We shall continue to explore more of Harvey’s arguments against inspiration in further posts.
Ed Dingess says
This is outstanding. I am convinced we need to do a lot more work around supplying the church with a more succinct vindication of the Bible as the Word of God within the presuppositional framework. We need to show how these presuppositions, endorsed by men like Harvey actually reduce to absurdity upon critical examination. Far too often, because we do not deal with the presuppositions, believers are left chasing their tails as they falsely think they must answer every single skeptical branch that sprouts from unbelieving thought.
I look forward to reading your review of Harvey’s project. Thank you for your hard work, contribution to Christian knowledge, and your humble and extremely valuable service.
Nate Harlan says
Yea and amen. Couldn’t have said it better myself.
Dr Kruger thank you for initiaing us into another exciting voyage.
I do have one question, forgive me if I’m just ignorant (I’ve been meaning to read Canon Revisited which I picked up TGC13), regarding your introductory statement – you said “Given the problem of…the existence of Q..” and I am wondering if you mean to say that Q does in fact exist or that the “scholarly concensus” is that it exists?
Michael Kruger says
My comments about Q were referring to the scholarly consensus, not my own view. I do not hold to the Q hypothesis. I am more inclined to think that Mark was first, Matthew second, and that Luke used Mark and Matthew.
Chris LeDuc says
That’s exactly what I thought. Everything else in that list is pretty much matter of fact so I was confused when Q was thrown in there.

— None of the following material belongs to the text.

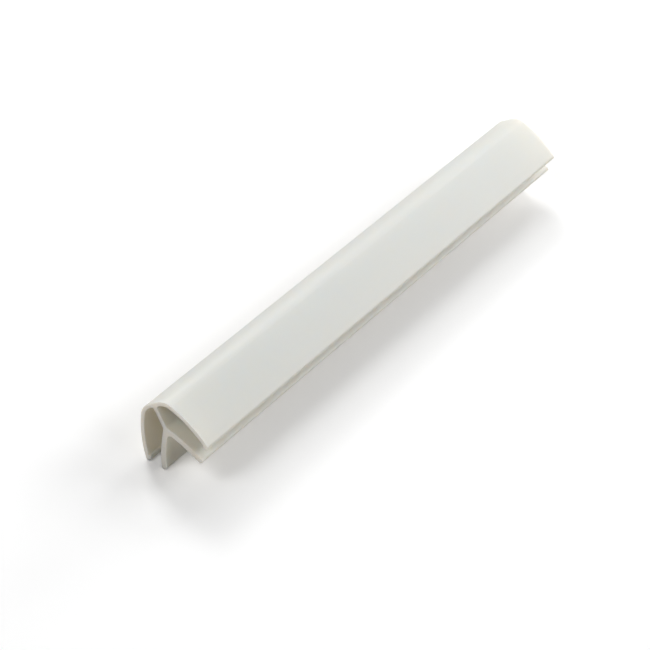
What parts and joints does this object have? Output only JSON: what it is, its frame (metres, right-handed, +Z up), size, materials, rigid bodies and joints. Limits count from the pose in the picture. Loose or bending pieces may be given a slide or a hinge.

I’m sure you have written something regarding why you think Matthew is first? And why Irenaeus (of course among others, but he being the earliest) seemed to indicate that Matthew was the first one written? I’m just wondering if you have something maybe in a blog or… not that I am against buying a book (as I bought Canon Revisited)..?
Chris LeDuc says
Sorry, meant to say “why you think MARK is first” not “matthew”
Michael Kruger says
See Francis Watson’s latest book, Gospel Writings. He admirably defends the idea of Mark first, followed by Matthew and Luke.